The benefit of the comparison of the numerical results to the experimental results is threefold. Firstly, the stability of the solver with its extensions (see Appendix A–Appendix C) is demonstrated for long calculation times. Secondly, the perfect agreement with the experiments validates the solver for the cases studied, in particular long-term vortex formation. Thirdly, it is shown that the main bubble and vortex dynamics are essentially axially symmetric, even if this is not evident from the experiments (2D projections).

Moreover, by comparison of different works, a correlation between erosion, bubble dynamics, pressure at the solid and vortex dynamics has been established in the range 0.4 < $D^{*}$ < 1.8, which is valid for a bubble with a maximum radius of 500 µm. Only bubbles collapsing in direct contact with the solid cause erosion.

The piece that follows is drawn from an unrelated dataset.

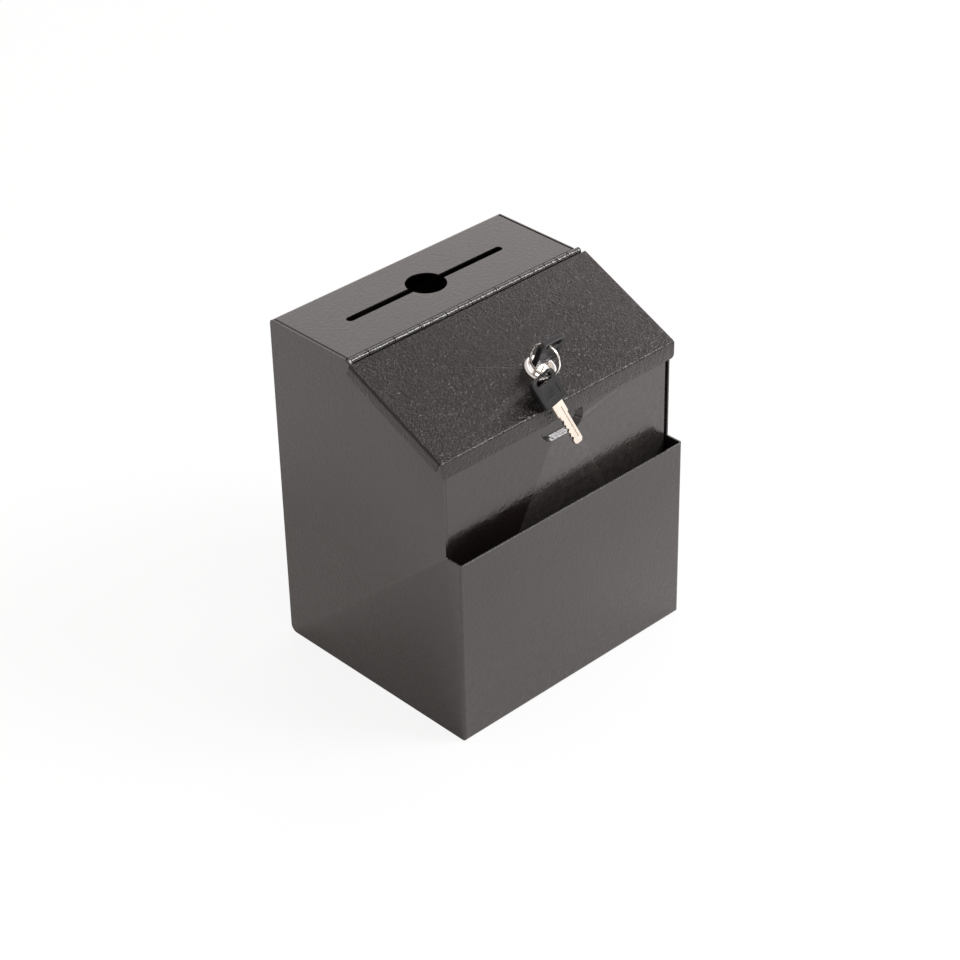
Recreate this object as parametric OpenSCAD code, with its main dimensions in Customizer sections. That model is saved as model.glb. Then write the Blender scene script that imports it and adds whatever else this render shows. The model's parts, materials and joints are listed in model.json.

With these results, new tasks come into reach: for instance, long-term studies of acoustic bubble oscillations with extreme bubble surface deformations near solids. Further bubble mass control methods may be necessary for this case. Then, studies as to the growth to a stable state or to instability in dependence on the acoustic pressure amplitude can be conducted and compared with experiments. Long-term bubble interaction studies may profit from the knowledge of the large spatial extent of the liquid vortex motion and the longevity of the vortices. Thus, the present work opens up a large area for future research.